Can we say that if $P = NP$ there is no CPA secure public key encryption?
Well, no, just a proof that $P = NP$, or even an explicit procedure for solving an NP complete problem in polynomial time, would not necessarily imply that.
Whether a problem is in $P$ does not depend on how difficult a particular instance is; instead, it has all to do which how more difficult it gets as the inputs get larger; in particular, the difficultly has to be bouned by some polynomial $Cn^k$, for some values $C$ and $k$. Another way of looking at it is if you double the size of the inputs, the difficulty of the problem increases by no more than a factor of $M$ (for some $M$).
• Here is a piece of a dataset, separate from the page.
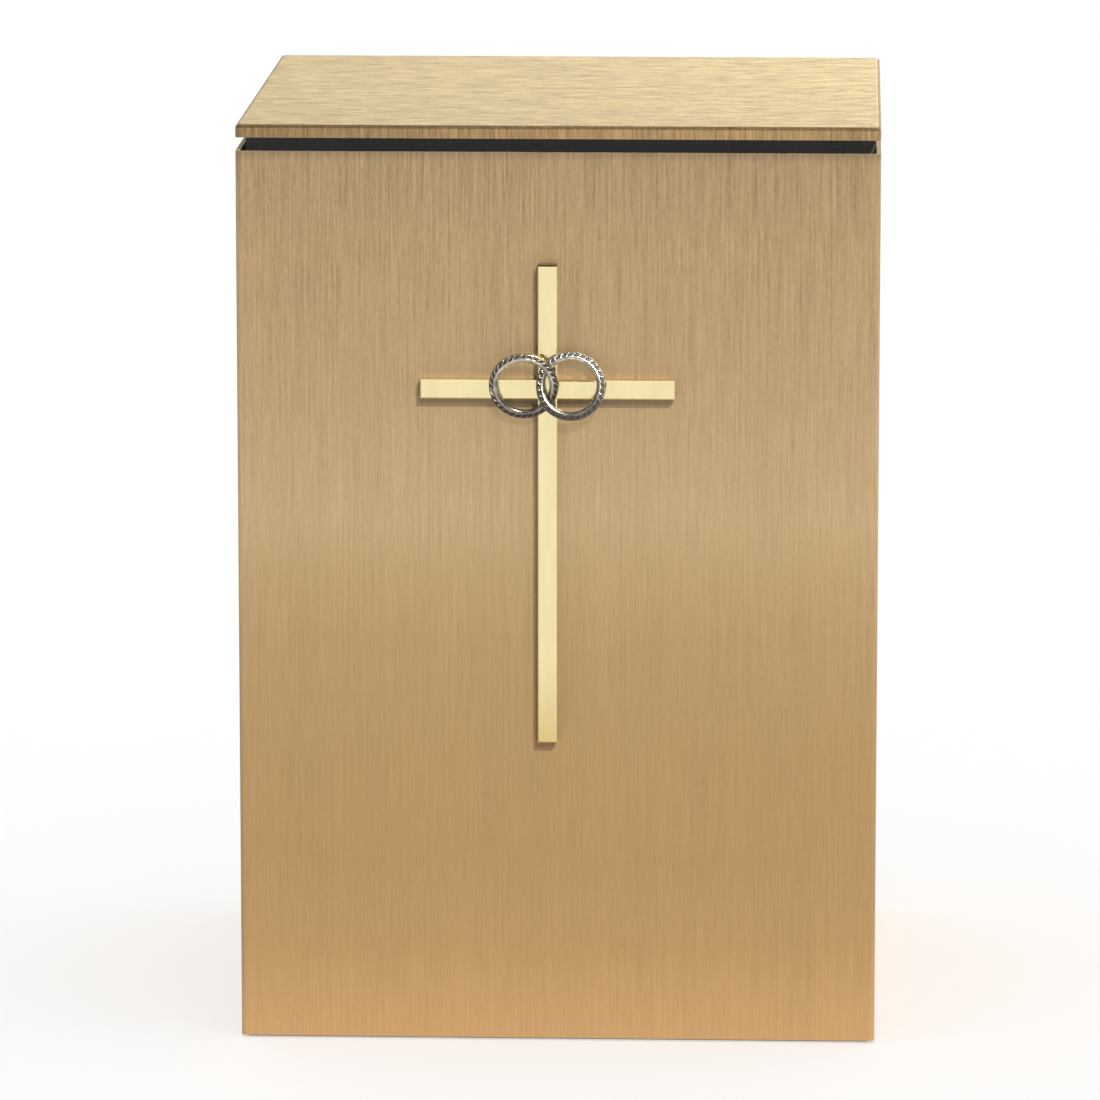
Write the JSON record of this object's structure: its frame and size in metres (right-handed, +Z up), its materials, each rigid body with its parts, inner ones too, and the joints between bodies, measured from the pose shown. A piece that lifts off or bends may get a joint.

On the other hand, whether a system is "CPA secure" has to do with the difficulty of a specific instance of the problem; if we give the adversary a problem of size $n$, we don't care how much more difficult it would have been if we gave the adversary a problem of size $2n$. Instead, all we care about is "does the adversary have enough computational resources to solve this problem.
For example, suppose the adversary had an algorithm to break our public key system in $O(n^8)$ time; if we can work with $n=2^{16}$, then the adversary would take $O(2^{128})$ time, which is generally believed to be infeasible, and hence the system would be secure, even though the adversary has a polynomial time algorithm against our system.